Our waitress was incredibly friendly and accommodating to everyone in her station.
She was prompt in bringing Mr. Table for Two his ample glass of house chianti ($5.45) and Mrs. Table for Two's excellent deep-bodied iced coffee ($2), as well as our appetizer – a small Antipasto Tuscano ($6.75).
This was really the perfect starter. It was small enough not to destroy our appetite but enough to stimulate our taste buds for the meal about to come. There were some rolled Italian cold cuts – prosciutto, etc. There were also several thick slices of a sharp pecorino, three or four lovely, homemade sundried tomatoes (hence the Tuscano part of the salad), a few disappointing canned black olives (there should have been some large pit-in green Italian olives) and marinated mushrooms over fresh romaine with a light olive oil dressing.
It was served with a basket of sliced garlic bread. We love when garlic bread is served at an Italian restaurant without extra charge.
This was a late lunch, so we ordered lunch items that were also on the dinner menu.
Mrs. Table for Two chose the Lasagna Toscana ($9). All the pasta at Cipresso is homemade. In fact, you can buy homemade lasagna sheets, spaghetti, rotini, cavatelli, penne, linguine and tagliatelle for $4 a pound, as well as gnocchi ($5.25) and ravioli ($6) to cook at home. And, yes, the restaurant also sells its homemade sauces – seven varieties including cacciatore ($5 a pint) and pesto ($10 a pint), just to name a few.
Back to the lasagna. The homemade pasta made a huge difference in this dish. It was arguably the best homemade lasagna Mrs. Table for Two has ever tasted. She was served a brick-sized serving of layered pasta with an amazing bechamel and rich, savory meat sauce topped with melted mozzarella and grated parmigiano reggiano. This was heaven in a casserole dish. Mrs. Table for Two thought she might taste just a little and bring the rest home for dinner. But she could not stop eating this dish until it was all gone.
There is also a non-meat, or Napoletana, version of this dish.
Mr. Table for Two – as always – headed for the ocean with his choice of Mari e Monti ($15) fresh shrimp, scallops, prosciutto and mushrooms over homemade spaghetti with a simple but magnificent tomato sauce.
This was a hearty, gorgeous dish, but we both felt the rather hard and thick pieces of ham were a bit superfluous and actually added too much salt to the natural brine of the seafood. And one more picky thing. Mr. Table for Two doesn't like when the shrimp are left shell on in a mixed dish. It means digging through tomato sauce with your fingers to peel. That being said, Mr. Table for Two finished every bite, as well.

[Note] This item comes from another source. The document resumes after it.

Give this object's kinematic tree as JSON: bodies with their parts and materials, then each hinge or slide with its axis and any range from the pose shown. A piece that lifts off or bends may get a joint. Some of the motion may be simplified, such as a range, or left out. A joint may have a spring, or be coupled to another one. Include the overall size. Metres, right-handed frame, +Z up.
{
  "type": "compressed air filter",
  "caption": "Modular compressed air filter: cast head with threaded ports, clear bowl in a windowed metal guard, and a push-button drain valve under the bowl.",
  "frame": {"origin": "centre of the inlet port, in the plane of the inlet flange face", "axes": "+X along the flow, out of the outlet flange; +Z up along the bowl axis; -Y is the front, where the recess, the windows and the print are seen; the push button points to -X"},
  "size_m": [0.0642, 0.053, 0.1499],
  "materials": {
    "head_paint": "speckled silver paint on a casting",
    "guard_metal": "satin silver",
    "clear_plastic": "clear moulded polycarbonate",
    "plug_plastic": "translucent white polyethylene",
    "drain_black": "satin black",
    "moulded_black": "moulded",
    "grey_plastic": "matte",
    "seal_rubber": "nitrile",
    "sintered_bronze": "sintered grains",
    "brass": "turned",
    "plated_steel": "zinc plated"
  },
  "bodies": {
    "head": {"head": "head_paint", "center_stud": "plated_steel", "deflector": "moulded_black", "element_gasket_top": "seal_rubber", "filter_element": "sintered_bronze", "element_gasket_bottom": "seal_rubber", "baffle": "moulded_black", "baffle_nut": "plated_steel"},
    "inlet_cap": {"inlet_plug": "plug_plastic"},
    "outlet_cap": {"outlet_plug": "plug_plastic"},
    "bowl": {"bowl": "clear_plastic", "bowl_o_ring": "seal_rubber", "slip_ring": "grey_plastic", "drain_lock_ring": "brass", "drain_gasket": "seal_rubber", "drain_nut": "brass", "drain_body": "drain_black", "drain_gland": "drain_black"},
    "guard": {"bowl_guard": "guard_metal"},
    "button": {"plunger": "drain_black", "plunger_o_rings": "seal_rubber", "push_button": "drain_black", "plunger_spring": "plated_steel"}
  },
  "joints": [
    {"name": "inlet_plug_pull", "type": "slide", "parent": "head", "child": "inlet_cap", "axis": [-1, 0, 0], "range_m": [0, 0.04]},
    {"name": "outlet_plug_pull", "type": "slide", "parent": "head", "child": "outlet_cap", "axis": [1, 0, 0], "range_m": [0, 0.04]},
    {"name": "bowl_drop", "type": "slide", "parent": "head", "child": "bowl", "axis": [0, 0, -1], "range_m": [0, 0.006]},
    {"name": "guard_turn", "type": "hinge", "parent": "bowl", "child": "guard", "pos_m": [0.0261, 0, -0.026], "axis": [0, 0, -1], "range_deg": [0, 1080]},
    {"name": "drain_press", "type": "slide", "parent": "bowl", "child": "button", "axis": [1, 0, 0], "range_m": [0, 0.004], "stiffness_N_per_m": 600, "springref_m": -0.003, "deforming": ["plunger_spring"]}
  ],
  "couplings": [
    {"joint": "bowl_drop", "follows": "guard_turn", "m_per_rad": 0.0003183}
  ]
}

While thoroughly enjoying our meal, we had the opportunity to ogle other diners' choices. We're already planning our dishes for our next visit. The restaurant's lunchtime panini looked particularly yummy. Next time we're trying the Panino con Mozzarella e Pomodoro ($6.75), a simple toasted sandwich made with fresh mozzarella, tomatoes and basil, usually drizzled with virgin olive oil.

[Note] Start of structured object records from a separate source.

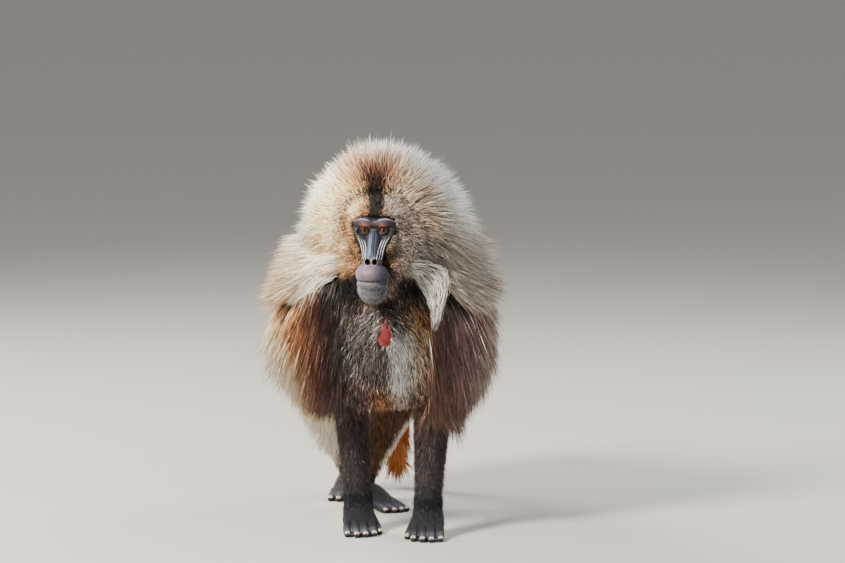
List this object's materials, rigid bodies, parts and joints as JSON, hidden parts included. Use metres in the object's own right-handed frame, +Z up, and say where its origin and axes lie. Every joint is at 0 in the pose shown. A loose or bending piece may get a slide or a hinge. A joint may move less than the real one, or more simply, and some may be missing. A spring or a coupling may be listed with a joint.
{
  "type": "gelada, still life-size model",
  "caption": "Still, life-size adult male gelada standing on all fours with one hind leg forward, long cape and mane, for display on a level floor.",
  "frame": {"origin": "floor level, under the middle of the bounding box of the whole animal", "axes": "+Z up, -Y the way the animal faces, +X its left side"},
  "size_m": [0.4584, 0.815, 0.7256],
  "materials": {
    "bare_skin": "bare and short-haired dark skin",
    "eye": "wet amber-brown eye",
    "mane": "long pale golden hair",
    "chest_hair": "pale grizzled hair with a bare red patch",
    "cape": "long dark brown hair",
    "flank": "brown hair",
    "leg_coat": "beige and dark brown short hair",
    "dark_coat": "short black-brown hair",
    "tuft": "orange-brown hair"
  },
  "bodies": {
    "root": {"head": "bare_skin", "ear_left": "bare_skin", "ear_right": "bare_skin", "eye_left": "eye", "eye_right": "eye", "neck": "mane", "chest": "chest_hair", "shoulder_left": "cape", "shoulder_right": "cape", "torso": "cape", "rump": "flank", "thigh_left": "leg_coat", "thigh_right": "leg_coat", "shank_left": "leg_coat", "shank_right": "leg_coat", "foot_left": "bare_skin", "foot_right": "bare_skin", "forearm_left": "dark_coat", "forearm_right": "dark_coat", "hand_left": "bare_skin", "hand_right": "bare_skin", "tail": "flank", "tail_tuft": "tuft"}
  },
  "joints": []
}
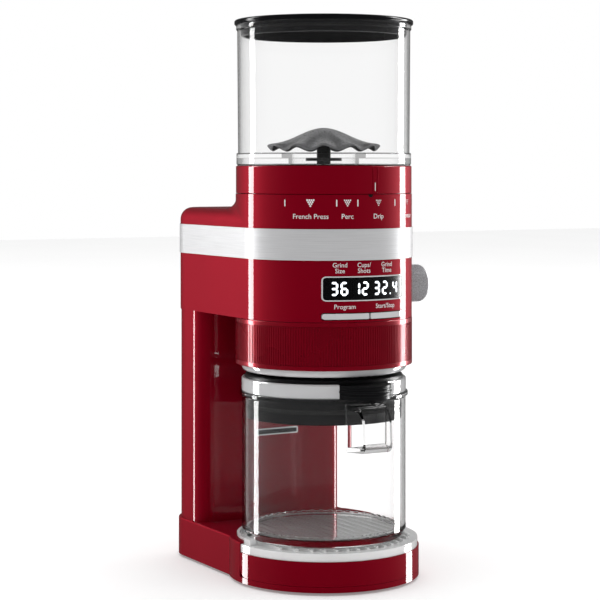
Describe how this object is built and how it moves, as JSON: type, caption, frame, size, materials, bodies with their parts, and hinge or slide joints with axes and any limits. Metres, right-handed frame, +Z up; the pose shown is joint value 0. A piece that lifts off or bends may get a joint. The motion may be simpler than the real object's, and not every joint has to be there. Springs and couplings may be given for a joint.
{
  "type": "burr coffee grinder",
  "caption": "Upright burr coffee grinder: round drum head with clear bean hopper on a rear column, and a lidded glass jar on a pull-out tray.",
  "frame": {"origin": "centre of the footprint box, on the surface that the grinder stands on", "axes": "+Z up, -Y to the front (display and jar handle), +X to the side with the knob"},
  "size_m": [0.151, 0.2036, 0.3997],
  "materials": {
    "red_paint": "deep red gloss paint",
    "red_rib": "gloss red moulding",
    "brushed_band": "brushed",
    "chrome": "polished",
    "silver_plastic": "satin",
    "black_plastic": "fine matte",
    "display_glass": "gloss black",
    "clear_plastic": "clear",
    "jar_glass": "clear glass",
    "smoked_lid": "smoked gloss",
    "grey_moulding": "satin grey",
    "rubber": "matt",
    "burr_steel": "ground",
    "gear_nylon": "natural",
    "cast_alloy": "as cast",
    "circuit_board": "solder mask",
    "motor_steel": "zinc plated",
    "brass": "machined"
  },
  "bodies": {
    "machine": {"base_housing": "red_paint", "base_plate": "black_plastic", "rubber_feet": "rubber", "case_screws": "motor_steel", "cable_gland": "rubber", "column_housing": "red_paint", "rear_cover": "red_paint", "dock_panel": "red_paint", "dock_slot_frame": "chrome", "head_lower_shell": "red_paint", "metal_band": "brushed_band", "head_upper_shell": "red_paint", "display_bezel": "chrome", "display_lens": "display_glass", "display_board": "circuit_board", "tact_switches": "black_plastic", "ribbed_ring": "red_rib", "outlet_ring": "chrome", "grind_chute": "black_plastic", "gear_plate": "cast_alloy", "gearbox_cover": "cast_alloy", "shaft_bearings": "brass", "grind_chamber": "cast_alloy", "motor_can": "motor_steel", "motor_end_plate": "motor_steel", "main_board": "circuit_board", "knob_encoder": "motor_steel", "idler_pin": "burr_steel", "collar_track": "black_plastic"},
    "collar": {"grind_collar": "red_paint", "adjuster_ring": "black_plastic"},
    "upper_burr": {"ring_burr": "burr_steel", "burr_carrier": "black_plastic"},
    "bayonet": {"bayonet_ring": "black_plastic"},
    "bean_hopper": {"hopper": "clear_plastic", "hopper_base": "clear_plastic", "hopper_seal": "rubber", "bean_cone": "grey_moulding", "cone_stem": "black_plastic"},
    "gate": {"gate_disc": "black_plastic"},
    "lid": {"hopper_lid": "smoked_lid", "hopper_lid_seal": "rubber"},
    "burr_spindle": {"drive_shaft": "burr_steel", "main_gear": "gear_nylon", "sweeper": "black_plastic", "cone_burr": "burr_steel", "burr_nut": "burr_steel"},
    "idler": {"idler_gear": "gear_nylon"},
    "motor_rotor": {"motor_shaft": "burr_steel", "motor_armature": "motor_steel", "motor_pinion": "brass"},
    "program_key": {"program_button": "silver_plastic"},
    "start_stop_key": {"start_stop_button": "silver_plastic"},
    "side_knob": {"knob": "silver_plastic"},
    "tray_drawer": {"tray": "chrome", "tray_skirt": "red_paint"},
    "container": {"jar": "jar_glass"},
    "container_cap": {"container_lid": "black_plastic", "container_lid_band": "chrome", "container_lid_seal": "rubber"}
  },
  "joints": [
    {"name": "collar_turn", "type": "hinge", "parent": "machine", "child": "collar", "pos_m": [-0.007, -0.026, 0.285], "axis": [0, 0, 1], "range_deg": [-58.2, 52.3]},
    {"name": "upper_burr_lift", "type": "slide", "parent": "machine", "child": "upper_burr", "axis": [0, 0, 1], "range_m": [-0.00106, 0.00118]},
    {"name": "hopper_twist", "type": "hinge", "parent": "collar", "child": "bayonet", "pos_m": [-0.007, -0.026, 0.288], "axis": [0, 0, 1], "range_deg": [0, 28]},
    {"name": "hopper_lift", "type": "slide", "parent": "bayonet", "child": "bean_hopper", "axis": [0, 0, 1], "range_m": [0, 0.13]},
    {"name": "gate_turn", "type": "hinge", "parent": "bean_hopper", "child": "gate", "pos_m": [-0.007, -0.026, 0.287], "axis": [0, 0, 1], "range_deg": [-28.1, 0]},
    {"name": "hopper_lid_lift", "type": "slide", "parent": "bean_hopper", "child": "lid", "axis": [0, 0, 1], "range_m": [0, 0.08]},
    {"name": "burr_spin", "type": "hinge", "parent": "machine", "child": "burr_spindle", "pos_m": [-0.007, -0.026, 0.24], "axis": [0, 0, 1], "continuous": true},
    {"name": "idler_spin", "type": "hinge", "parent": "machine", "child": "idler", "pos_m": [-0.007, 0.0285, 0.2], "axis": [0, 0, 1], "continuous": true},
    {"name": "motor_spin", "type": "hinge", "parent": "machine", "child": "motor_rotor", "pos_m": [-0.007, 0.062, 0.2], "axis": [0, 0, 1], "continuous": true},
    {"name": "program_press", "type": "slide", "parent": "machine", "child": "program_key", "axis": [0, 1, 0], "range_m": [0, 0.0012], "stiffness_N_per_m": 600},
    {"name": "start_stop_press", "type": "slide", "parent": "machine", "child": "start_stop_key", "axis": [0, 1, 0], "range_m": [0, 0.0012], "stiffness_N_per_m": 600},
    {"name": "knob_turn", "type": "hinge", "parent": "machine", "child": "side_knob", "pos_m": [0.063, -0.026, 0.208], "axis": [1, 0, 0], "continuous": true},
    {"name": "tray_slide", "type": "slide", "parent": "machine", "child": "tray_drawer", "axis": [0, -1, 0], "range_m": [0, 0.14]},
    {"name": "container_slide", "type": "slide", "parent": "tray_drawer", "child": "container", "axis": [0, -1, 0], "range_m": [0, 0.16]},
    {"name": "container_lid_twist", "type": "hinge", "parent": "container", "child": "container_cap", "pos_m": [-0.007, -0.026, 0.135], "axis": [0, 0, 1], "range_deg": [-75, 75]}
  ],
  "couplings": [
    {"joint": "upper_burr_lift", "follows": "collar_turn", "m_per_rad": -0.0011459},
    {"joint": "gate_turn", "follows": "hopper_twist", "ratio": -1},
    {"joint": "idler_spin", "follows": "burr_spin", "ratio": -1.0566},
    {"joint": "motor_spin", "follows": "burr_spin", "ratio": 4}
  ]
}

And it's been ages since we've had chicken cacciatore, but Il Cipresso's Pollo o Salsicce alla Cacciatore ($13.75) sounds like a must-have version of this traditional dish with its sliced chicken breast or sliced sausage sauteed with onions, peppers, mushroom and tomatoes.

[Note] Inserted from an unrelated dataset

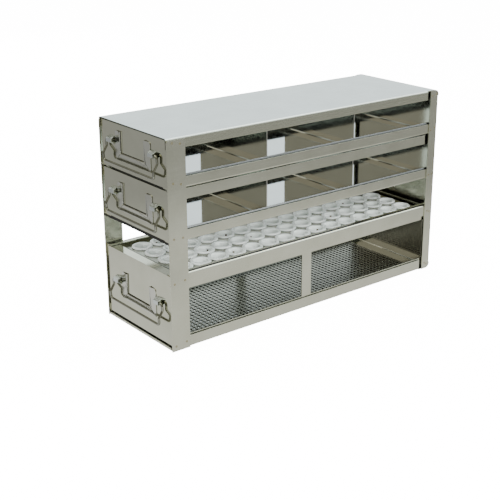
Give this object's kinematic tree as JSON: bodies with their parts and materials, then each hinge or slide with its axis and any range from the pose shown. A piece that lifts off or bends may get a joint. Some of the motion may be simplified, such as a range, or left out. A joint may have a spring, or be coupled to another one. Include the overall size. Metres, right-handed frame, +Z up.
{
  "type": "freezer storage rack",
  "caption": "Upright stainless-steel freezer rack: sliding box drawers over a tube drawer with flanged plastic inserts, each drawer with a drop wire handle and a label holder.",
  "frame": {"origin": "on the floor, at the middle of the space that the closed rack takes, its handles included", "axes": "+X to the right of someone who faces the front, +Y from the front to the back, +Z up"},
  "size_m": [0.143, 0.444, 0.2545],
  "materials": {
    "frame_steel": "cold-rolled stainless sheet, near mirror",
    "bright_steel": "cold-rolled stainless sheet, near mirror",
    "drawer_steel": "cold-rolled stainless sheet, near mirror",
    "front_steel": "cold-rolled stainless sheet, near mirror",
    "trim_steel": "bright stainless strip",
    "handle_wire": "drawn stainless wire",
    "mesh_steel": "expanded stainless sheet",
    "insert_plastic": "moulded white plastic"
  },
  "bodies": {
    "frame": {"top_cover": "bright_steel", "back_panel": "frame_steel", "bottom_pan": "frame_steel", "front_post_left": "frame_steel", "front_post_right": "frame_steel", "upper_runner_left": "frame_steel", "upper_runner_right": "frame_steel", "middle_runner_left": "frame_steel", "middle_runner_right": "frame_steel", "upper_tie": "frame_steel", "middle_tie": "frame_steel", "guide_rail_left": "frame_steel", "guide_rail_right": "frame_steel", "bottom_strip_left": "frame_steel", "bottom_strip_right": "frame_steel"},
    "upper_drawer": {"upper_front": "front_steel", "upper_tray": "drawer_steel", "upper_side_rail_left": "drawer_steel", "upper_side_rail_right": "drawer_steel", "upper_divider_front": "drawer_steel", "upper_divider_rear": "drawer_steel", "upper_back_wall": "drawer_steel", "upper_label_holder": "trim_steel", "upper_handle_straps": "trim_steel"},
    "upper_handle_bail": {"upper_handle": "handle_wire"},
    "middle_drawer": {"middle_front": "front_steel", "middle_tray": "drawer_steel", "middle_side_rail_left": "drawer_steel", "middle_side_rail_right": "drawer_steel", "middle_divider_front": "drawer_steel", "middle_divider_rear": "drawer_steel", "middle_back_wall": "drawer_steel", "middle_label_holder": "trim_steel", "middle_handle_straps": "trim_steel"},
    "middle_handle_bail": {"middle_handle": "handle_wire"},
    "tube_drawer": {"tube_front": "front_steel", "tube_tray": "drawer_steel", "tube_side_left": "drawer_steel", "tube_side_right": "drawer_steel", "tube_back_wall": "drawer_steel", "plate_ledge_front": "drawer_steel", "plate_ledge_rear": "drawer_steel", "mesh_mat": "mesh_steel", "tube_plate": "bright_steel", "insert_row_1": "insert_plastic", "insert_row_2": "insert_plastic", "insert_row_3": "insert_plastic", "insert_row_4": "insert_plastic", "tube_label_holder": "trim_steel", "tube_handle_straps": "trim_steel"},
    "tube_handle_bail": {"tube_handle": "handle_wire"}
  },
  "joints": [
    {"name": "upper_drawer_slide", "type": "slide", "parent": "frame", "child": "upper_drawer", "axis": [0, -1, 0], "range_m": [0, 0.42]},
    {"name": "upper_handle_hinge", "type": "hinge", "parent": "upper_drawer", "child": "upper_handle_bail", "pos_m": [0, -0.21571, 0.2316], "axis": [-1, 0, 0], "range_deg": [0, 85]},
    {"name": "middle_drawer_slide", "type": "slide", "parent": "frame", "child": "middle_drawer", "axis": [0, -1, 0], "range_m": [0, 0.42]},
    {"name": "middle_handle_hinge", "type": "hinge", "parent": "middle_drawer", "child": "middle_handle_bail", "pos_m": [0, -0.21571, 0.1696], "axis": [-1, 0, 0], "range_deg": [0, 85]},
    {"name": "tube_drawer_slide", "type": "slide", "parent": "frame", "child": "tube_drawer", "axis": [0, -1, 0], "range_m": [0, 0.42]},
    {"name": "tube_handle_hinge", "type": "hinge", "parent": "tube_drawer", "child": "tube_handle_bail", "pos_m": [0, -0.21571, 0.0555], "axis": [-1, 0, 0], "range_deg": [0, 85]}
  ]
}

But for this day, dessert was still to come. Il Cipresso imports its desserts from the North End. The tiaramisu, profiteroles (cream puffs) and cannoli, of course, were begging to be consumed with a glass of dessert wine. FYI: The restaurant offers a free appetizer with a purchase of a bottle of wine with your meal. The wine selection is small but appealing and range from a bottle of Bolla Merlot ($21) to a $95 bottle of Bolla Amarone.
We chose the cannoli ($2.50), which was perfection.
Like we said, we don't know what Caffé Il Cipresso was like under the previous ownership, but we like the way it is under the current restaurateur.